When I replay this moment in my head, sitting behind the seven year old version of myself, I shudder and then I get up and grab hold of that teacher and rip off her head. It makes me so fucking angry because I know how hard, how difficult is to write, and moments like that scar a kid, they don’t just perpetuate a lack of confidence or self esteem they actually kick start them into being. They are the poisonous seeds of self doubt.

At the age of thirty eight those seeds have well and truly born fruit.

As I type this, Tricky has just fallen asleep for the night which means I stop mothering for a short time and start writing. And it’s hard. I’m fighting for time here, to write and think and imagine, and that’s on top of all the regular stupid fears. It’s not his fault obviously. He’s not the teacher who told me I couldn’t write my own name, he’s not that first teacher who punished me from trying to read to the end of the book. He’s my bouncing, currant bun headed, creepy crawling, trying to suck on electrical cords, baby.

And man, he makes the writing hard.

This is a hell deadline month for me. Every Monday from now till April I have a deadline – title for book, then first draft of a new website on playwriting for young people, then final draft of book and then final draft of website.
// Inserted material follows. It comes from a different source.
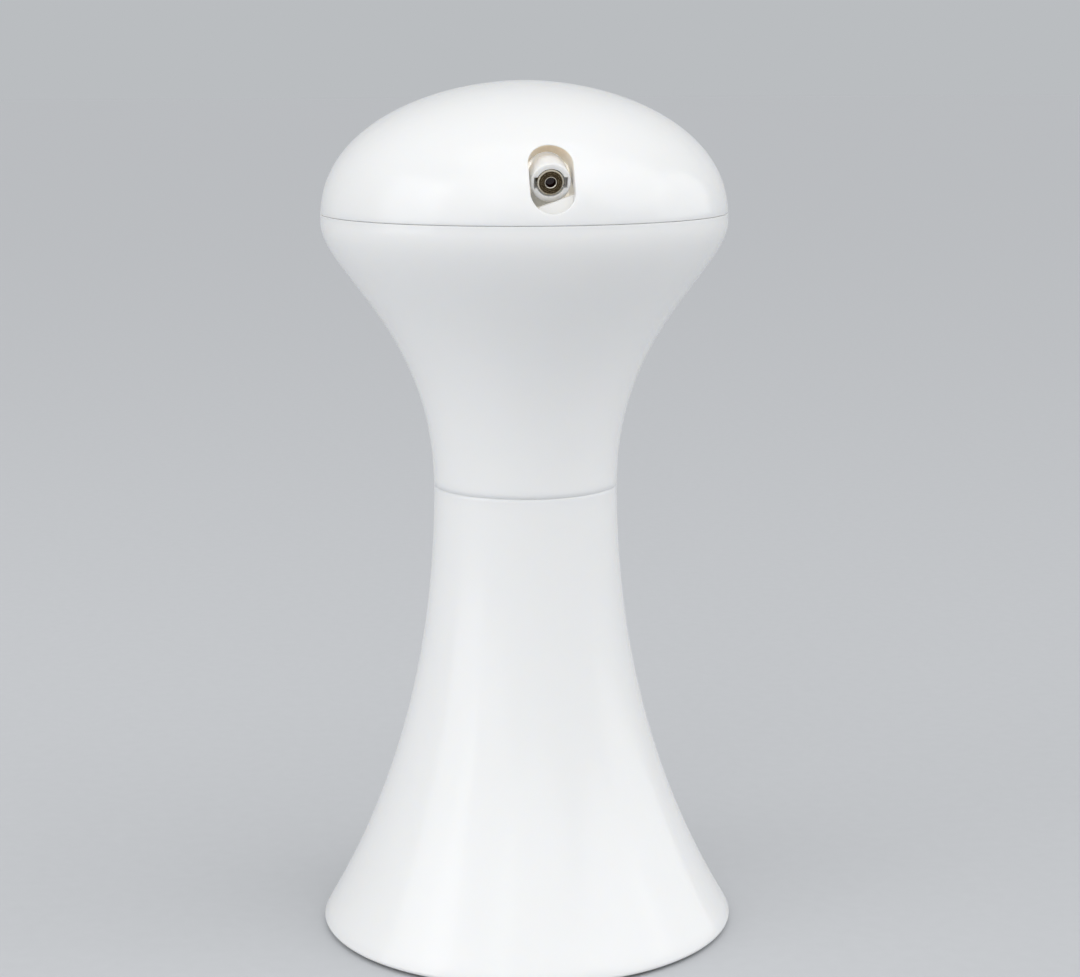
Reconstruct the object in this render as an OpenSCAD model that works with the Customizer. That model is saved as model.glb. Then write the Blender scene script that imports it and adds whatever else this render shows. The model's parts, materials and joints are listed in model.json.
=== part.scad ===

At the end of this month I have a new ten minute play on at a local theatre and mid month I start work on a new play with young people in Newcastle. And amidst all this, C is going to be away again for work.

Friends offer to take the baby but I feel guilty for being freelance and then taking on too much. Except that’s the point with freelance, you sometimes have heaps on and then you go for ages twiddling your thumbs and redoing your cv and writing yet another fucking play (and this is a whole other post, my building rage for the theatre industry and its attendant gatekeepers)…

The answer to that first question is that I can’t remember the time when I decided I wanted to write.

I just know that there’s never been a time when I haven’t.

8 comments:

Bon said...

funny - though not in a haha way - how half a world away from each other, we seem to have started school with the same teacher.

mine eventually made me so angry with those kind of displays of cheap power that i became a teacher to try to undo some of the damage...at least to myself. :) later, i decided i just didn't even want to be in the system. and like you, started writing.

but with O also so very fond of chewing on electrical cords these days, comments on blogs are about all i get done. so i stand in awe, of thou, o real writer lady.

kudos to you on the book, even if the deadline is eating your ass. and stamp all over those little seedlings of self-doubt and shame planted so long ago...you're doing this writing thing, and well. i know Tricky makes it slower to get to the end of the story...but you will, and still on your own schedule.

rage on.

heleen + rod said...

Your problem combining freelancing and babying sounds very familiar. The baby-thing leaves me with no time and no focus and no creativity. And in stead of enjoying it when it's not busy, that's when really the stress hits hard. Hey, if you lived around the corner we could baby sit for each other while the other one could work for a few hours.

Em said...

It is so, so hard to work while attending to a baby and battling sleep deprivation. Don't beat yourself up. Take help when you can get it. Can you afford to hire a sitter for a few mornings or afternoons a week while C is gone?

Thalia said...

Yup, I had that teacher too, the first one who made me sit and watch someone else struggle to read while I was dying to know the end of the story.

Let some one else watch the baby, sweetie. That's what friends are for, you don't have to do this just you and C, particularly not when C is away.

Lut C. said...

Those teachers were awful.

In first grade I got a prize for being so good at reading. Every child got a prize of course, but those who were good at reading got a more difficult book than the others. :-)

Anonymous said...

I remember the fatigue and how it messes with one's head. But I somehow think that with you, Tricky is a still new and integral part of the process and once he gets his head around sleeping, will only enhance your creativity.

And, P.S., accept all offers of help and when you have your twiddling of thumbs will I ever work again times, you can help your friends.

Anonymous said...

Definitely take advantage of child care offers, sleep deprivation is the worst.

Oh, and I hate your old teacher.

Nico said...

There are some great teachers in this world, but there are also some really, really bad ones! Ugh. How to make sure our kids don't get treated like that? It's not keeping me up at nights yet, but I have a feeling it will!

I concur wholeheartedly with the others - don't be afraid or ashamed to take your friends up on babysitting offers. You do not have to be superwoman!